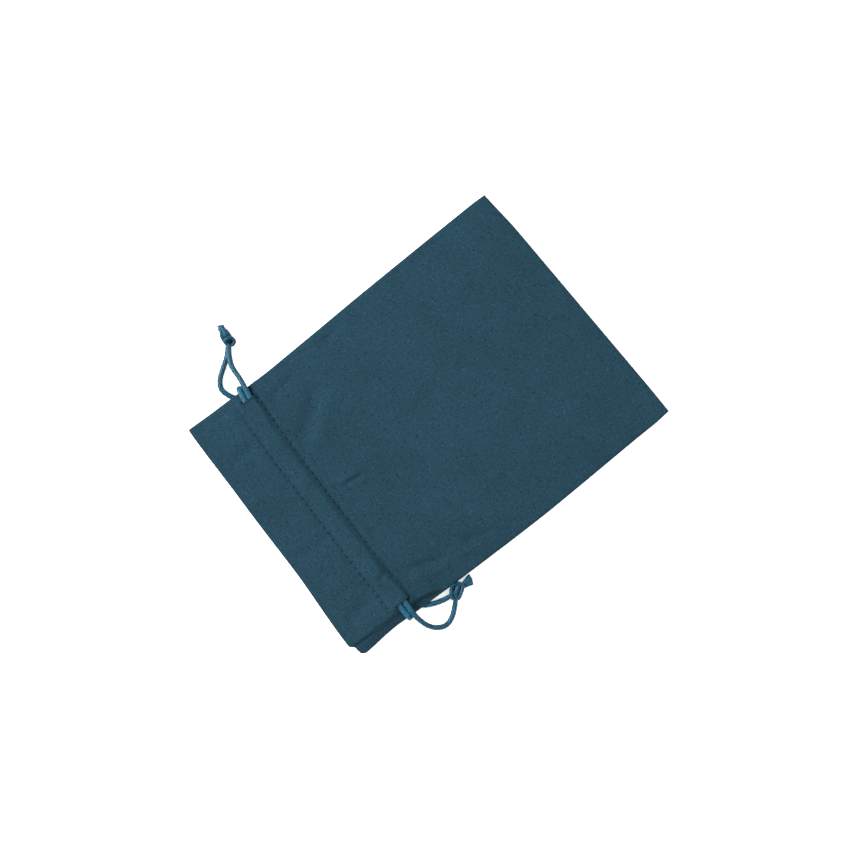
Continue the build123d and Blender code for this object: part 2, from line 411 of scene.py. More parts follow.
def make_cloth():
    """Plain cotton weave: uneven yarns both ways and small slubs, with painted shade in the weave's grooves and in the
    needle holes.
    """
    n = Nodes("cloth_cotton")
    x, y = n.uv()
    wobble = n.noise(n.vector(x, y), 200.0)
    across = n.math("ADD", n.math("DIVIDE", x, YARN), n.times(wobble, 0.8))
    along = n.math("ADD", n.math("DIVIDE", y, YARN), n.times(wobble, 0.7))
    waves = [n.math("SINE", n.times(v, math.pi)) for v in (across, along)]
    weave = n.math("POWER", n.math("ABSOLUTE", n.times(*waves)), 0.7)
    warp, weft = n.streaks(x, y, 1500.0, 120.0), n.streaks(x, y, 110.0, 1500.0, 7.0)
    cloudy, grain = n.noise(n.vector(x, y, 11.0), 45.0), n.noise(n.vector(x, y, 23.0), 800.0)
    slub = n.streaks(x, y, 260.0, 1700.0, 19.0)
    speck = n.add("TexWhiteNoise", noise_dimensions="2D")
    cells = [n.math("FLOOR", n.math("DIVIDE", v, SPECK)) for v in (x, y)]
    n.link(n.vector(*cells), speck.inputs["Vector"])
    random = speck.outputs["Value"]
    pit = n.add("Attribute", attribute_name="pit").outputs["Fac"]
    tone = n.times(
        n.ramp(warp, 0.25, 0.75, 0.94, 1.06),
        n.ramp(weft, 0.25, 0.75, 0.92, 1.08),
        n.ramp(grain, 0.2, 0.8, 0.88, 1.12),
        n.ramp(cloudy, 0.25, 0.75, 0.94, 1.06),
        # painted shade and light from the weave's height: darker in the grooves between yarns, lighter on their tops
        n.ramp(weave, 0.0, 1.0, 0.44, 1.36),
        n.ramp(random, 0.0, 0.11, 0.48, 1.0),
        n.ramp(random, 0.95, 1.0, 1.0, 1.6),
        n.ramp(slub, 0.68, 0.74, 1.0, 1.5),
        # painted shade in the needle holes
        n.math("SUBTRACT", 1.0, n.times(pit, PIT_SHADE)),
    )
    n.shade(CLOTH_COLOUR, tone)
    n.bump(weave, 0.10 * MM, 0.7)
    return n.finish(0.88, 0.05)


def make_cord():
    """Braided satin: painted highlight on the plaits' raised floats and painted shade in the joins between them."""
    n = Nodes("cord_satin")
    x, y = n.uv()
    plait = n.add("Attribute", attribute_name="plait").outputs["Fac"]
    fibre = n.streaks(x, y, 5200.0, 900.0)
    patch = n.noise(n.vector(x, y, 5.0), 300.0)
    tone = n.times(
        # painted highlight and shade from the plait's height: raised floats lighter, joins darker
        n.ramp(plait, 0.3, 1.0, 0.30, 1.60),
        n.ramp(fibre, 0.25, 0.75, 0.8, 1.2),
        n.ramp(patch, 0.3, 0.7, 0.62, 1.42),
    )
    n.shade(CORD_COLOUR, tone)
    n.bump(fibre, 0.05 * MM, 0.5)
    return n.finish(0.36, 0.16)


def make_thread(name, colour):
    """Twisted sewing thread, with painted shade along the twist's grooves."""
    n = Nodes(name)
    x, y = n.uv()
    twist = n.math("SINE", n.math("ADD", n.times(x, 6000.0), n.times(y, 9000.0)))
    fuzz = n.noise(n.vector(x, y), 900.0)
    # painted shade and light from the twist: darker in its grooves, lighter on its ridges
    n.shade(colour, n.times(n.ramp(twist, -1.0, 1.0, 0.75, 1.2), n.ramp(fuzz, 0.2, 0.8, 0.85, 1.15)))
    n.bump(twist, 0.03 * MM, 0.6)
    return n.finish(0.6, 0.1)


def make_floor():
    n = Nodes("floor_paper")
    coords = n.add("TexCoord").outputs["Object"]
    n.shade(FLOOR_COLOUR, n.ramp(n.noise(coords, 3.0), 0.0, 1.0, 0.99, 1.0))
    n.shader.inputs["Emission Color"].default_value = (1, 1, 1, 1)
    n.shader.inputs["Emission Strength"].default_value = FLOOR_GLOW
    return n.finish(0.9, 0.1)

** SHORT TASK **
Copy the data above exactly. Every line must be included.

** SOLUTION TO THIS TASK **
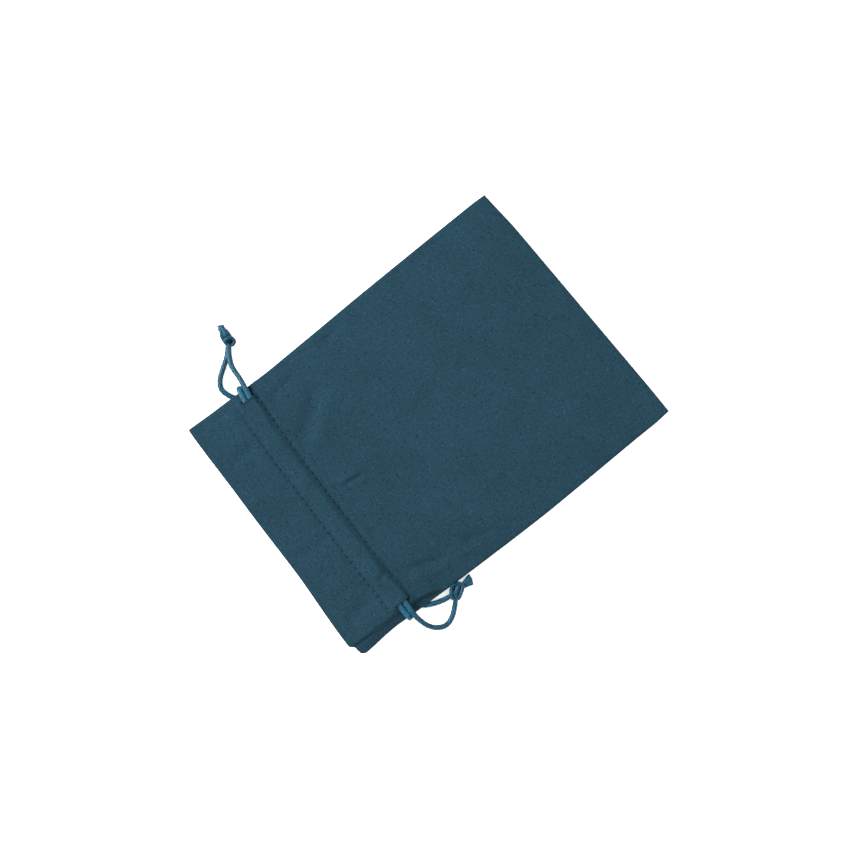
Continue the build123d and Blender code for this object: part 2, from line 411 of scene.py. More parts follow.
def make_cloth():
    """Plain cotton weave: uneven yarns both ways and small slubs, with painted shade in the weave's grooves and in the
    needle holes.
    """
    n = Nodes("cloth_cotton")
    x, y = n.uv()
    wobble = n.noise(n.vector(x, y), 200.0)
    across = n.math("ADD", n.math("DIVIDE", x, YARN), n.times(wobble, 0.8))
    along = n.math("ADD", n.math("DIVIDE", y, YARN), n.times(wobble, 0.7))
    waves = [n.math("SINE", n.times(v, math.pi)) for v in (across, along)]
    weave = n.math("POWER", n.math("ABSOLUTE", n.times(*waves)), 0.7)
    warp, weft = n.streaks(x, y, 1500.0, 120.0), n.streaks(x, y, 110.0, 1500.0, 7.0)
    cloudy, grain = n.noise(n.vector(x, y, 11.0), 45.0), n.noise(n.vector(x, y, 23.0), 800.0)
    slub = n.streaks(x, y, 260.0, 1700.0, 19.0)
    speck = n.add("TexWhiteNoise", noise_dimensions="2D")
    cells = [n.math("FLOOR", n.math("DIVIDE", v, SPECK)) for v in (x, y)]
    n.link(n.vector(*cells), speck.inputs["Vector"])
    random = speck.outputs["Value"]
    pit = n.add("Attribute", attribute_name="pit").outputs["Fac"]
    tone = n.times(
        n.ramp(warp, 0.25, 0.75, 0.94, 1.06),
        n.ramp(weft, 0.25, 0.75, 0.92, 1.08),
        n.ramp(grain, 0.2, 0.8, 0.88, 1.12),
        n.ramp(cloudy, 0.25, 0.75, 0.94, 1.06),
        # painted shade and light from the weave's height: darker in the grooves between yarns, lighter on their tops
        n.ramp(weave, 0.0, 1.0, 0.44, 1.36),
        n.ramp(random, 0.0, 0.11, 0.48, 1.0),
        n.ramp(random, 0.95, 1.0, 1.0, 1.6),
        n.ramp(slub, 0.68, 0.74, 1.0, 1.5),
        # painted shade in the needle holes
        n.math("SUBTRACT", 1.0, n.times(pit, PIT_SHADE)),
    )
    n.shade(CLOTH_COLOUR, tone)
    n.bump(weave, 0.10 * MM, 0.7)
    return n.finish(0.88, 0.05)


def make_cord():
    """Braided satin: painted highlight on the plaits' raised floats and painted shade in the joins between them."""
    n = Nodes("cord_satin")
    x, y = n.uv()
    plait = n.add("Attribute", attribute_name="plait").outputs["Fac"]
    fibre = n.streaks(x, y, 5200.0, 900.0)
    patch = n.noise(n.vector(x, y, 5.0), 300.0)
    tone = n.times(
        # painted highlight and shade from the plait's height: raised floats lighter, joins darker
        n.ramp(plait, 0.3, 1.0, 0.30, 1.60),
        n.ramp(fibre, 0.25, 0.75, 0.8, 1.2),
        n.ramp(patch, 0.3, 0.7, 0.62, 1.42),
    )
    n.shade(CORD_COLOUR, tone)
    n.bump(fibre, 0.05 * MM, 0.5)
    return n.finish(0.36, 0.16)


def make_thread(name, colour):
    """Twisted sewing thread, with painted shade along the twist's grooves."""
    n = Nodes(name)
    x, y = n.uv()
    twist = n.math("SINE", n.math("ADD", n.times(x, 6000.0), n.times(y, 9000.0)))
    fuzz = n.noise(n.vector(x, y), 900.0)
    # painted shade and light from the twist: darker in its grooves, lighter on its ridges
    n.shade(colour, n.times(n.ramp(twist, -1.0, 1.0, 0.75, 1.2), n.ramp(fuzz, 0.2, 0.8, 0.85, 1.15)))
    n.bump(twist, 0.03 * MM, 0.6)
    return n.finish(0.6, 0.1)


def make_floor():
    n = Nodes("floor_paper")
    coords = n.add("TexCoord").outputs["Object"]
    n.shade(FLOOR_COLOUR, n.ramp(n.noise(coords, 3.0), 0.0, 1.0, 0.99, 1.0))
    n.shader.inputs["Emission Color"].default_value = (1, 1, 1, 1)
    n.shader.inputs["Emission Strength"].default_value = FLOOR_GLOW
    return n.finish(0.9, 0.1)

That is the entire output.